In this vignette we will see how the phyf package makes it easy to manipulate phylogenetic tree by performing arithmetic on phylogenetic flow collection objects (pfc). A phylogenetic flow collection is a way to represent a rooted phylogenetic as a set of ‘flows’ from the root of the tree to its terminal nodes (e.g. the tree’s tips). Each edge between the root and the tips can have data associated with it, which we call phylogenetic flow features (pff). Often these feature will be the branch length associated with the edge. We can perform arithmetic on these features to do lots of interesting and useful thing. In this vignette, we will focus on using pfc arithmetic to perform the classic branch length transformations known as Pagel’s transformations. There are three: ‘lambda’, ‘delta’, and ‘kappa’.

Pagel’s Kappa

We will start with the kappa transformation because it is the simplest one from the perspective of a phylogenetic flow. It is simply raising the branch lengths of a phylogenetic tree to some power (which is the kappa parameter). Typically, kappa values less than one are used, but values greater than one are also possible. Kappa values less than one tend to ‘shrink’ branch lengths non-linearly towards 1, until we have at kappa = 0, all branch lengths are exactly one. This is sometimes used to model ‘speciational’ change along branches, because any model weighted by the branch lengths will be insensitive to branch length, only the branching structure itself. First we start by generating a random tree using ape, converting that to a pfc. Then we demonstrate the transformation.

set.seed(3445564)
tree <- rcoal(100)
tree_pfc <- pf_as_pfc(tree)
plot(tree_pfc)

When we create a pfc object from a phylo object, the branch lengths of the tree are automatically used as the phylogenetic flow feature. We can easily perform a kappa transformation by directly raising the pfc object to the desired kappa parameter. Let’s test it with kappa = 0.5

tree_pfc_0.5 <- tree_pfc^0.5
plot(tree_pfc_0.5)

We can see as a result of the transformation that longer branches have become relatively shorter compared with branches that started out shorter. We can do a series of transformation to see how the tree converges to kappa = 0.

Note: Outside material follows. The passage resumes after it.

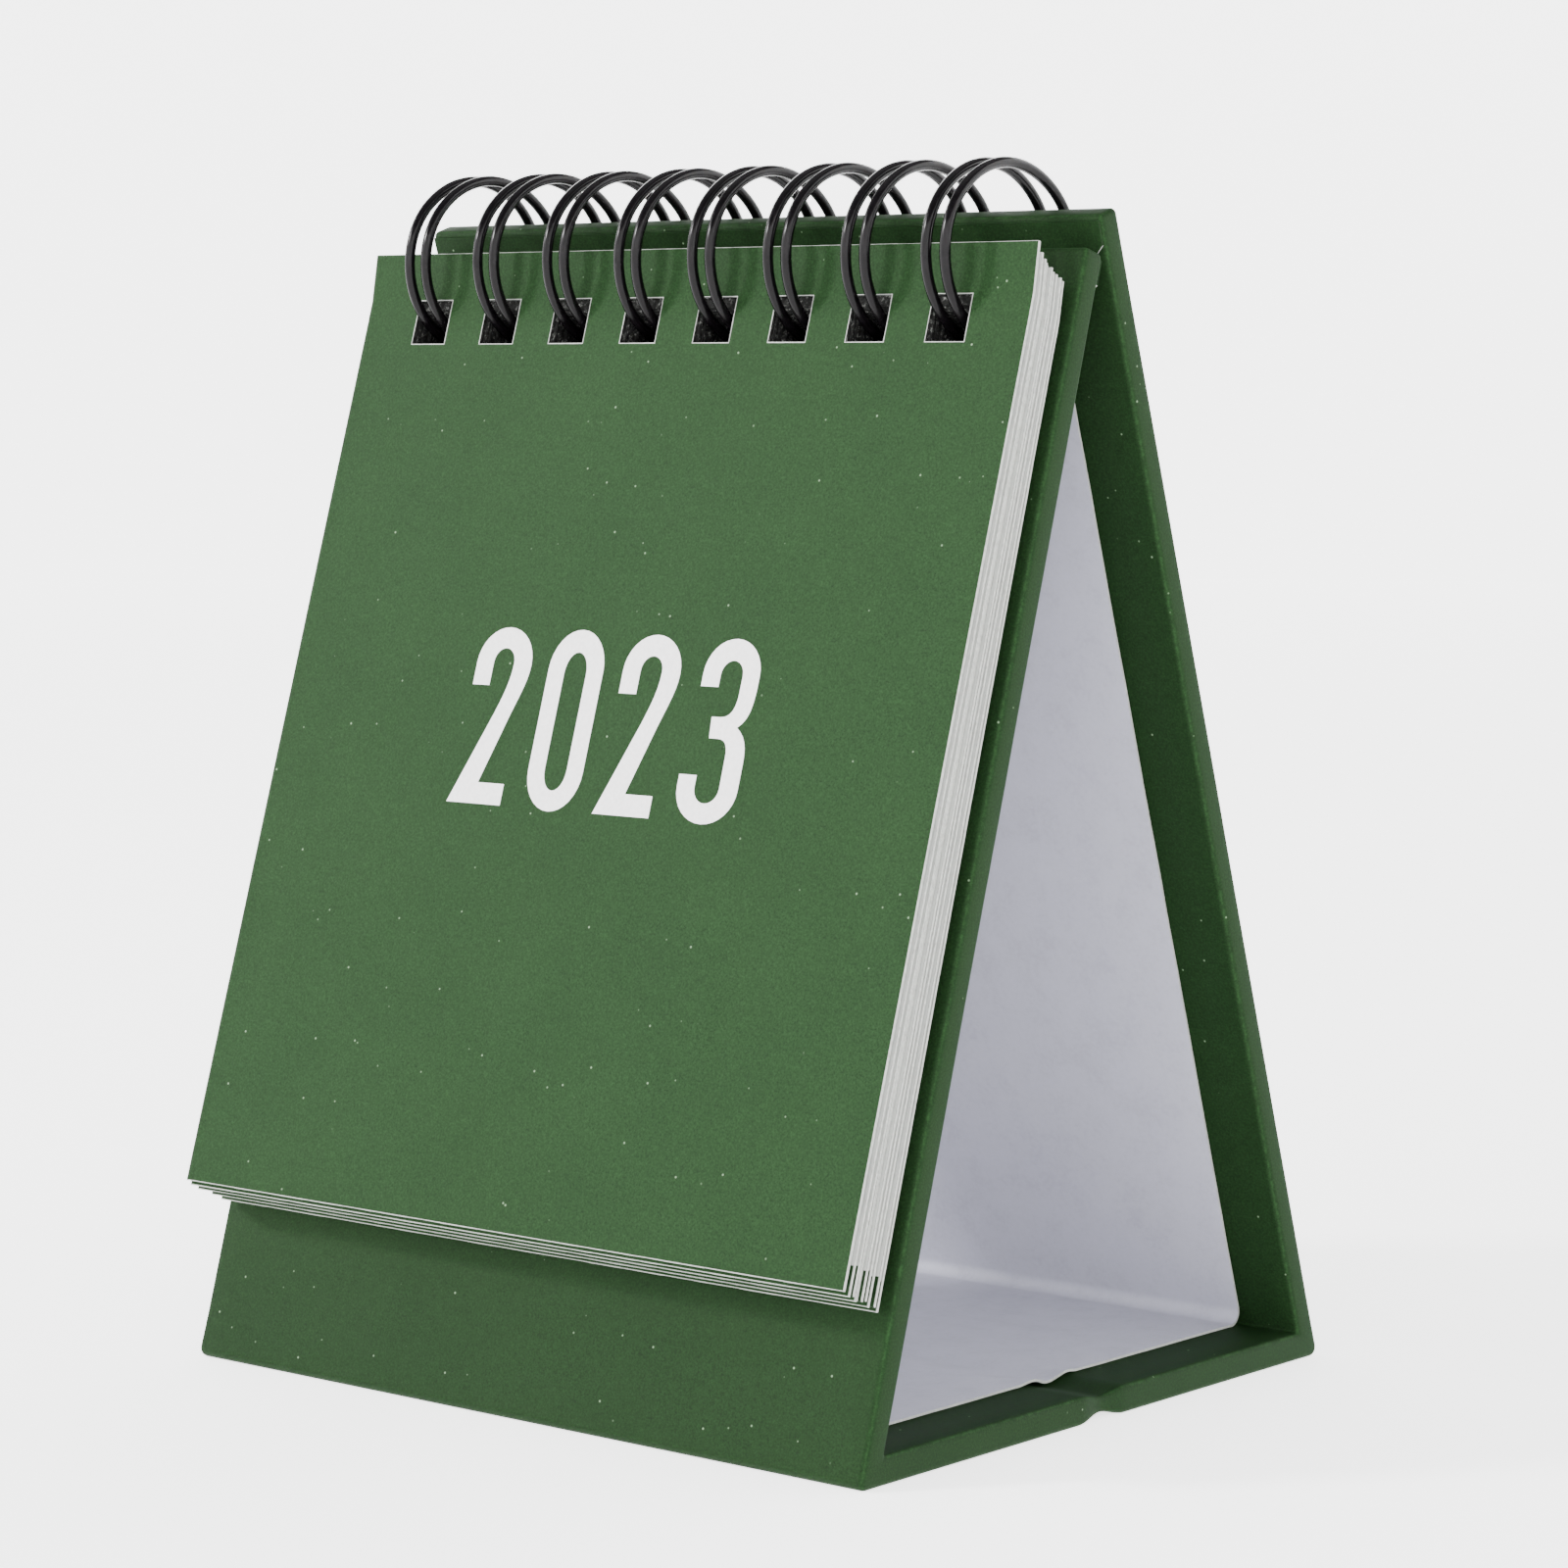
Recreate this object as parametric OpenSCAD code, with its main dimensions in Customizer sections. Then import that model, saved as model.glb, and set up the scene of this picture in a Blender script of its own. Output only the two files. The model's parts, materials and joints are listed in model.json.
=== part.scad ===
// Flip desk calendar: a folded board easel with a stack of card leaves hung on twin-wire loops.
// +X runs along the width, the leaves face -Y, and the base rests on z = 0.

/* [Stand] */
// Width of the easel
stand_w = 76.8; // [70:0.1:90]
// Depth of the base between the sharp corners of its two folds
stand_d = 65.8; // [56:0.1:72]
// Length of the front panel from its fold to its top edge
front_l = 102.9; // [98:0.1:108]
// Length of the back panel from its fold to its top edge
back_l = 106.9; // [104:0.1:110]
// Lean of the front panel from upright
front_lean = 16.6; // [16:0.1:17]
// Lean of the back panel from upright
back_lean = 17.55; // [17.2:0.05:18]
// Thickness of a panel with its cover paper
panel_t = 2.5; // [2:0.1:2.6]
// Thickness of the cover paper and of the liner
paper_t = 0.25; // [0.15:0.05:0.35]
// Width of the cover paper turned in over the side edges
side_turn_in = 12; // [10:0.5:16]
// Width of the cover paper turned in over the top edges
top_turn_in = 15; // [14:0.5:20]
// Margin of turned-in paper that the liner leaves bare at the sides
liner_margin = 6; // [6:0.5:9.5]
// Margin that the liner leaves bare at the top edges
liner_top = 12.5; // [12:0.5:13.5]
// Outer radius of the front and rear folds
fold_r = 2.2; // [1.6:0.1:2.6]
// Inner radius of the liner in the front and rear folds
liner_r = 3.5; // [3:0.1:5]
// Distance from a fold's sharp corner to the edge of the board
fold_run = 5; // [4.6:0.1:5.4]
// Gap between the two base boards at the middle fold
middle_gap = 5; // [4.6:0.1:6]

/* [Leaves] */
// Number of leaves: one cover, one overview and twelve months
leaf_count = 14; // [14:1:14]
// Width of a leaf
leaf_w = 75.8; // [68:0.1:76.2]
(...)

with_par(list(mfrow = c(3, 3), mar = c(2, 2, 1, 1), xpd = NA), {
  for(i in seq(1, 0, length.out = 9)) plot(tree_pfc^i, main = sprintf("kappa = %s", i), show.tip.label = FALSE)
})

Pagel’s lambda and delta transformations are a little more complicated but still pretty easy to calculate in phyf.

Pagel’s Lambda

Pagel’s lambda transformation multiplies the internal branch lengths by a constant (the lambda parameter), whilst compensatorily growing the terminal branches to keep the total distances from the root to the tips the same. Again, lambda is usually set to less than 1, such that as lambda goes to zero the internal branches shrink to nothing, leaving only the terminla branches. This model is derived by transforming the phylogenetic variance-covariance matrix implied by a phylogeny. Lambda > 1 is not usually used because the resulting variance-covariance matrix can become ill-conditioned. From the perspective of branch length transformation this is because if you multiply an internal branch by two much greater than zero, its height can become greater than the height of the tips, and so you cannot maintain the total distance from the root to tips without negative branch lengths!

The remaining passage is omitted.